*Supplied material*:
— Begin —
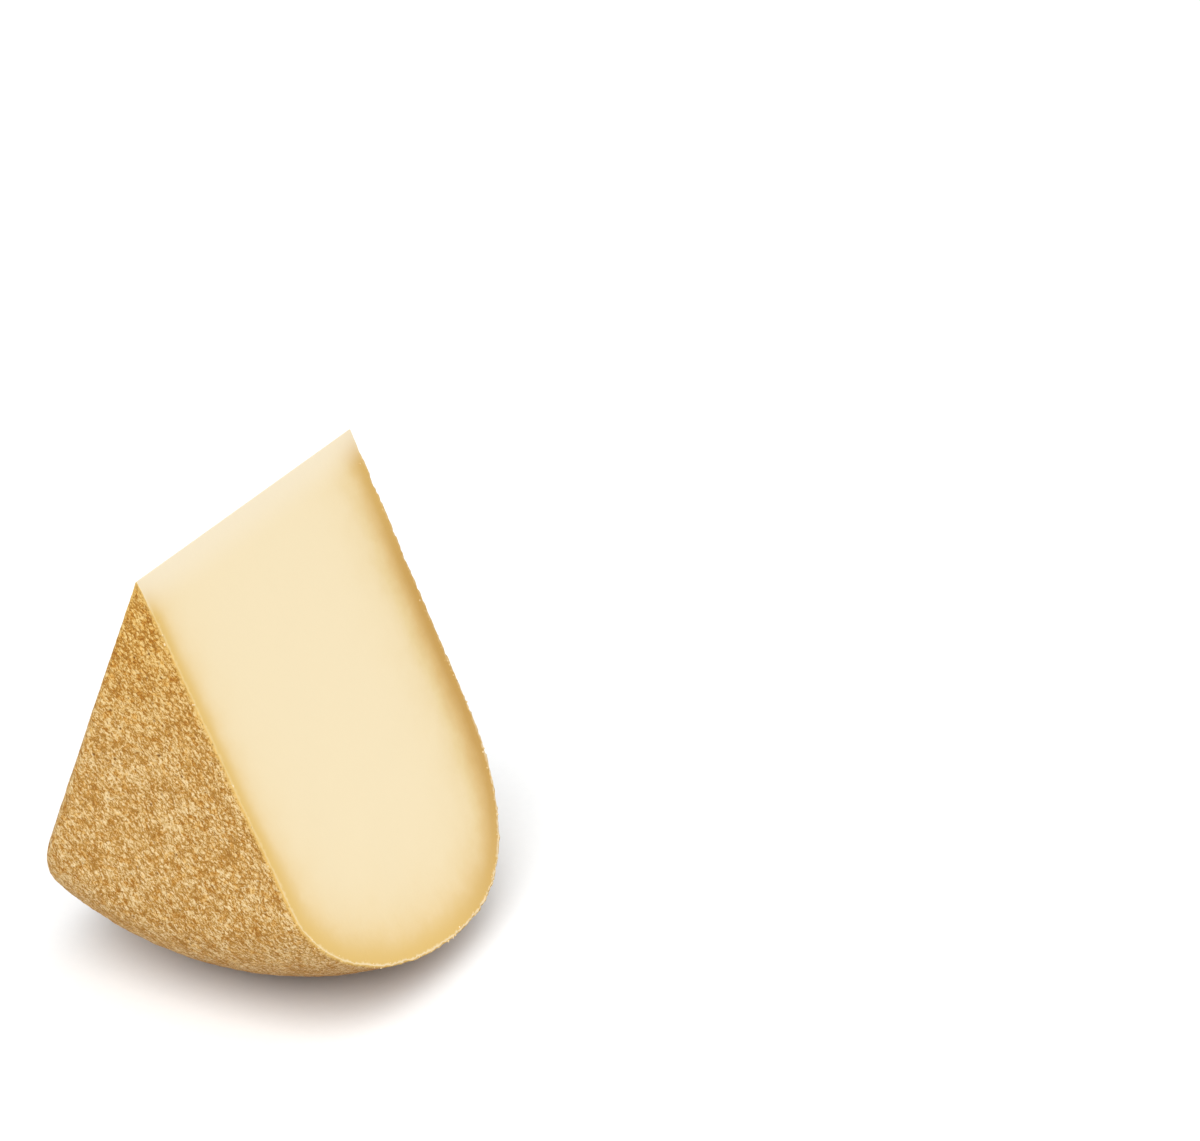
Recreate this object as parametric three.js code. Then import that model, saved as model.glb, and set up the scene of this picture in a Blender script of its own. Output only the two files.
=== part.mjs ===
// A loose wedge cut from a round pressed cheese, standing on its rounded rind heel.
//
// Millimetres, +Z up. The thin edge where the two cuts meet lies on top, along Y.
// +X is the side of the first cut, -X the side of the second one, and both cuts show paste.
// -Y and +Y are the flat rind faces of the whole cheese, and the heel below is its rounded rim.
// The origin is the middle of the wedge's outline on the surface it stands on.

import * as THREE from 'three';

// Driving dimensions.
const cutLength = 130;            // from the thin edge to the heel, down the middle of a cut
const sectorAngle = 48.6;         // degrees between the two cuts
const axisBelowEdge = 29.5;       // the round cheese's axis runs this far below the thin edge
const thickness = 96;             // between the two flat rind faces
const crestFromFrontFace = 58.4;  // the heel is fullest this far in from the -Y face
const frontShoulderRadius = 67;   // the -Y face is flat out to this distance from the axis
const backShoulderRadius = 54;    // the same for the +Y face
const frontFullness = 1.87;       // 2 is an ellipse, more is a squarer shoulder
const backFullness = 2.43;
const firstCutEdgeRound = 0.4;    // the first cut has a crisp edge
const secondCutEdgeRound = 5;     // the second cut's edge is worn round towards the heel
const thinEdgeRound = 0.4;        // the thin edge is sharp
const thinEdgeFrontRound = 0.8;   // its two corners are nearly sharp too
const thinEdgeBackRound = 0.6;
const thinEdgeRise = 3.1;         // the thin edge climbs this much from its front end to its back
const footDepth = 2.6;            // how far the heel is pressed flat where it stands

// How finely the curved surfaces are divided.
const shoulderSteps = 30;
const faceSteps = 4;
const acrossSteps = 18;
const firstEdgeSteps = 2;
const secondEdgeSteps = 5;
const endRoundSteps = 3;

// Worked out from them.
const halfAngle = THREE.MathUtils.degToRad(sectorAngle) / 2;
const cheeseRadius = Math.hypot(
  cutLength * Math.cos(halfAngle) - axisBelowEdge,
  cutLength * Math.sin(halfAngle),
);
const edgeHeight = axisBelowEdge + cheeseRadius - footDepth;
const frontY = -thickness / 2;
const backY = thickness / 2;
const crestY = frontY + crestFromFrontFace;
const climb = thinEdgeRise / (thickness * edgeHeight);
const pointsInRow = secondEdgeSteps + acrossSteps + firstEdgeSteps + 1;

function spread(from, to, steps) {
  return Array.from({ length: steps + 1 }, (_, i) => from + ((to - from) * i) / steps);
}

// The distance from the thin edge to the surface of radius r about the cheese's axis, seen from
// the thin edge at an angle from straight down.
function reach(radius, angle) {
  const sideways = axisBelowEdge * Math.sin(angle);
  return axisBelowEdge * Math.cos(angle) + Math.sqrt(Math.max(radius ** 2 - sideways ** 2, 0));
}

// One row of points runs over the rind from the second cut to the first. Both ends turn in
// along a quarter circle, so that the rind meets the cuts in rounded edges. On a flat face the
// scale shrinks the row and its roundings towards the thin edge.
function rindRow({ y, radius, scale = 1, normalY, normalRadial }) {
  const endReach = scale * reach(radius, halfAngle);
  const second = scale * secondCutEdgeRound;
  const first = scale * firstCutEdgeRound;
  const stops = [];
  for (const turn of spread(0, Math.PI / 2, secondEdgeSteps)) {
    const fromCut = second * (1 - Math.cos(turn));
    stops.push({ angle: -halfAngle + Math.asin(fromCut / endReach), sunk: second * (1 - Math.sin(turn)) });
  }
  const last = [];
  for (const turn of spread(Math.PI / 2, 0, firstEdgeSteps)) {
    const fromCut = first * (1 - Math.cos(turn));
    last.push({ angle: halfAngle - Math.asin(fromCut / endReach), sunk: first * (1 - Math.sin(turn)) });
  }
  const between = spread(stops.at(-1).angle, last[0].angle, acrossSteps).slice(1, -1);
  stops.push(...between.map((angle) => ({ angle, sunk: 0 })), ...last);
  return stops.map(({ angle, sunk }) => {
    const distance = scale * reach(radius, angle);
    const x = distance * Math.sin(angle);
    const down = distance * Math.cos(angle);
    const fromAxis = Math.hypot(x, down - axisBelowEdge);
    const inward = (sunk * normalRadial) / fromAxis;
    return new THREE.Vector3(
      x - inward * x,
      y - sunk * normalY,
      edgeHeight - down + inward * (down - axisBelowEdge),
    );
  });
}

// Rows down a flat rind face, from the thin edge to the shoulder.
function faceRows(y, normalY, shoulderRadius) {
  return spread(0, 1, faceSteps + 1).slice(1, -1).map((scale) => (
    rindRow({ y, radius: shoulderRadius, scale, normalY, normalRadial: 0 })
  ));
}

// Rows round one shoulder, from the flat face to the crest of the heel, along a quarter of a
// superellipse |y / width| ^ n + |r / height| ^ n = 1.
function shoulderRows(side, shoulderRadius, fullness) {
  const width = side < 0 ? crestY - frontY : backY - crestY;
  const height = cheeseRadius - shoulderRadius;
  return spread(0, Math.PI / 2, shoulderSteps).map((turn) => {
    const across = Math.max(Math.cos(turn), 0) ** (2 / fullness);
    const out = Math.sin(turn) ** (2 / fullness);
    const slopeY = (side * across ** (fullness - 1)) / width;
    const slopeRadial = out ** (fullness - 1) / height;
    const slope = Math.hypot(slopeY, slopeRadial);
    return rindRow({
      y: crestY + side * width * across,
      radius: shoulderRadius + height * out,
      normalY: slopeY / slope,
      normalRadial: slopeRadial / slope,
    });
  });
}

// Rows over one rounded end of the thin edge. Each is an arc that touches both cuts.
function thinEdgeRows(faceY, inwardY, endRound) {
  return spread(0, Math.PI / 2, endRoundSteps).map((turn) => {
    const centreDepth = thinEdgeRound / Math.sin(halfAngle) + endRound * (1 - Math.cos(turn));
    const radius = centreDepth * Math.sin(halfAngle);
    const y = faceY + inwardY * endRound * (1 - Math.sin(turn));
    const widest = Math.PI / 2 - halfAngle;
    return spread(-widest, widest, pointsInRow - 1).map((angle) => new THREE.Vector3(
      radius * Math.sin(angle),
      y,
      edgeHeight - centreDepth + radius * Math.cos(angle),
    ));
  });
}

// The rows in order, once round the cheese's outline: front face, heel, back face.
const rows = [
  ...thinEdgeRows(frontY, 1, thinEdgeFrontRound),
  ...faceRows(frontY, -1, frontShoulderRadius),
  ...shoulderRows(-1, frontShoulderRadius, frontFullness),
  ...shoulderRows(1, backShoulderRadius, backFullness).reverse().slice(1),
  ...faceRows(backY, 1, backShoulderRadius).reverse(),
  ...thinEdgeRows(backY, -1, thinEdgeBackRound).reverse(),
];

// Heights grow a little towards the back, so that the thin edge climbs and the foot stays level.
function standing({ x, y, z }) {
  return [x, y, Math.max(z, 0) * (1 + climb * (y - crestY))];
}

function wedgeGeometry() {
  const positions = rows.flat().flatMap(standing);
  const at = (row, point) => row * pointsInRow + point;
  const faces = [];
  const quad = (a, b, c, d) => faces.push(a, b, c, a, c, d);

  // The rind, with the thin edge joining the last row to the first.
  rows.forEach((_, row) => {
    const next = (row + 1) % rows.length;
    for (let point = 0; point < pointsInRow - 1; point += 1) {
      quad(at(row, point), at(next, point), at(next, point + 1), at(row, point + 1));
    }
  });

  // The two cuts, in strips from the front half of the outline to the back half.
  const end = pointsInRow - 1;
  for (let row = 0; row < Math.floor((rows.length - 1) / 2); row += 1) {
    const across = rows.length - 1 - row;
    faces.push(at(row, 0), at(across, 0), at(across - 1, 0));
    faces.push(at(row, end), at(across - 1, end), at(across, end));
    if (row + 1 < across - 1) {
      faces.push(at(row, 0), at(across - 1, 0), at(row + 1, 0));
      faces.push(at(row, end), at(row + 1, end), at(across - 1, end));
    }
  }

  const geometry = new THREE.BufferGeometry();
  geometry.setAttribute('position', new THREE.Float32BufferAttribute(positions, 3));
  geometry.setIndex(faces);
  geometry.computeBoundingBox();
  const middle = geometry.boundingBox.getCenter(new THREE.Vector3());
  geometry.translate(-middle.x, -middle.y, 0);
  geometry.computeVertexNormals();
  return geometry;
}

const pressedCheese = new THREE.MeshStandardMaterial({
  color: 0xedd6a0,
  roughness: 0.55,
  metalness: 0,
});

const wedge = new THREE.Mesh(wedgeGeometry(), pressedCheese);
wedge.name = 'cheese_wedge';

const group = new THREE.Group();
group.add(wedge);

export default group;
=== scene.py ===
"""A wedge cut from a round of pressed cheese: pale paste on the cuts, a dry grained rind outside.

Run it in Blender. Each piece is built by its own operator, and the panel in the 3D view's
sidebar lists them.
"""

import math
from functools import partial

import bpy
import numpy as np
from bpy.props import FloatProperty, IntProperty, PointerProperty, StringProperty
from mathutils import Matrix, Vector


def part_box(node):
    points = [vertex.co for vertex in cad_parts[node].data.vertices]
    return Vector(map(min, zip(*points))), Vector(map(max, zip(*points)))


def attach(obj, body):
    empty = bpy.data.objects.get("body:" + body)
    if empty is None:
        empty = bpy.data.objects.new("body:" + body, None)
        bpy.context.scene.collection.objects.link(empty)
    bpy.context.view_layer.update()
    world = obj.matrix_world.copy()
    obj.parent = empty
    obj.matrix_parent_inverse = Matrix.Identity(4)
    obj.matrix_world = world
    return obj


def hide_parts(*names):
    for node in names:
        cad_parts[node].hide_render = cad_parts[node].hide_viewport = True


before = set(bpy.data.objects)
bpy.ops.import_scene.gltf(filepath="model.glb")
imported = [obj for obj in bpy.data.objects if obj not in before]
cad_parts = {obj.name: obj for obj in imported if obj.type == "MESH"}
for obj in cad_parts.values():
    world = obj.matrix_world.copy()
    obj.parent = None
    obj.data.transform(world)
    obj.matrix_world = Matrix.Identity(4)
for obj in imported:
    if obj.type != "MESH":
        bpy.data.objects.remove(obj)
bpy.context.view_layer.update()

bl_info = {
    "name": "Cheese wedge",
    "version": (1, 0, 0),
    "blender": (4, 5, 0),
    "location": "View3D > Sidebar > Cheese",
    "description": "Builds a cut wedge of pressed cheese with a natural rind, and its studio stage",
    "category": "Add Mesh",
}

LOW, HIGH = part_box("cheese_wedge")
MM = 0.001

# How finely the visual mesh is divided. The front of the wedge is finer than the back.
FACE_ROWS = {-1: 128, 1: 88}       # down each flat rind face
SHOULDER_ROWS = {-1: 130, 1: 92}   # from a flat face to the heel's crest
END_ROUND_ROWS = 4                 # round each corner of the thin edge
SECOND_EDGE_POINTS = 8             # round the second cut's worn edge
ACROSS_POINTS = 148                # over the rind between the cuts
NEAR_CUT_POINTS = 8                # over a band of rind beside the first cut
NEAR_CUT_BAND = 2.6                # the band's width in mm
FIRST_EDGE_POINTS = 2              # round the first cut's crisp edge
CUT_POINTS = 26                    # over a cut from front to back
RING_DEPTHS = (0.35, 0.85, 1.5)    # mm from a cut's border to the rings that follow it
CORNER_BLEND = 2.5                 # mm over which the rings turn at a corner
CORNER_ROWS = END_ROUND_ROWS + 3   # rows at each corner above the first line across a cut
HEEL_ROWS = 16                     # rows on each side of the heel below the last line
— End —
— Begin —
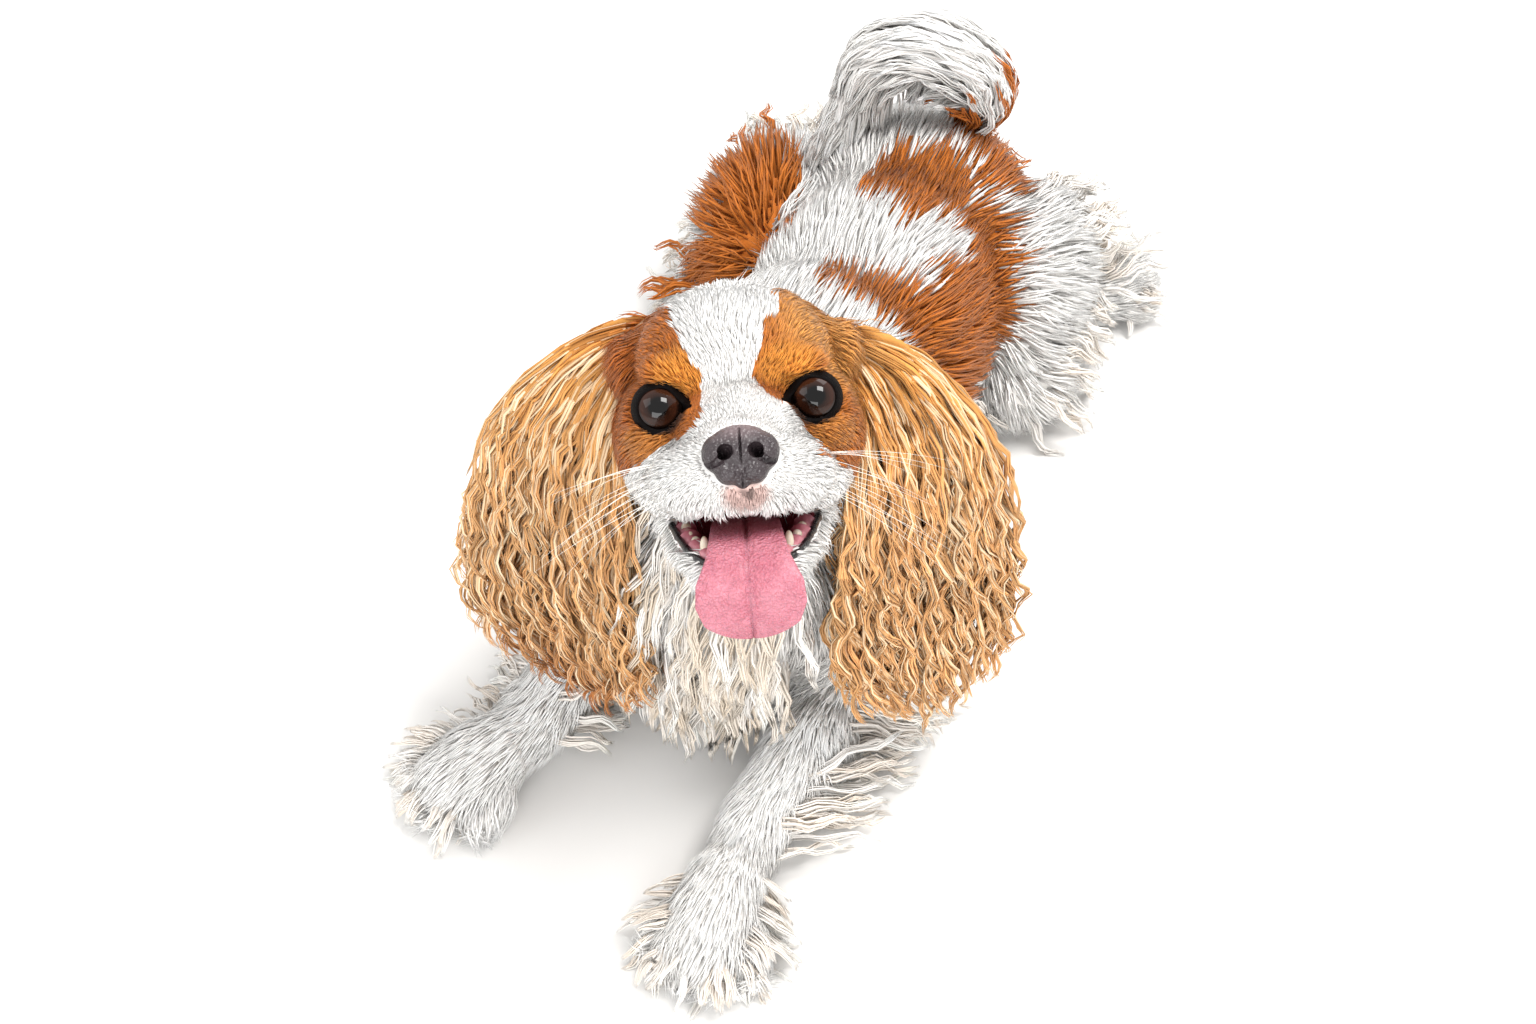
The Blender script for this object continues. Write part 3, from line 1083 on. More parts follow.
— End —
*Written exercise*:
Can you repeat, word for word, every line above from the one containing "Recreate this object" down to the one containing "import * as THREE from 'three';", including both?

*Correct answer*:
Recreate this object as parametric three.js code. Then import that model, saved as model.glb, and set up the scene of this picture in a Blender script of its own. Output only the two files.
=== part.mjs ===
// A loose wedge cut from a round pressed cheese, standing on its rounded rind heel.
//
// Millimetres, +Z up. The thin edge where the two cuts meet lies on top, along Y.
// +X is the side of the first cut, -X the side of the second one, and both cuts show paste.
// -Y and +Y are the flat rind faces of the whole cheese, and the heel below is its rounded rim.
// The origin is the middle of the wedge's outline on the surface it stands on.

import * as THREE from 'three';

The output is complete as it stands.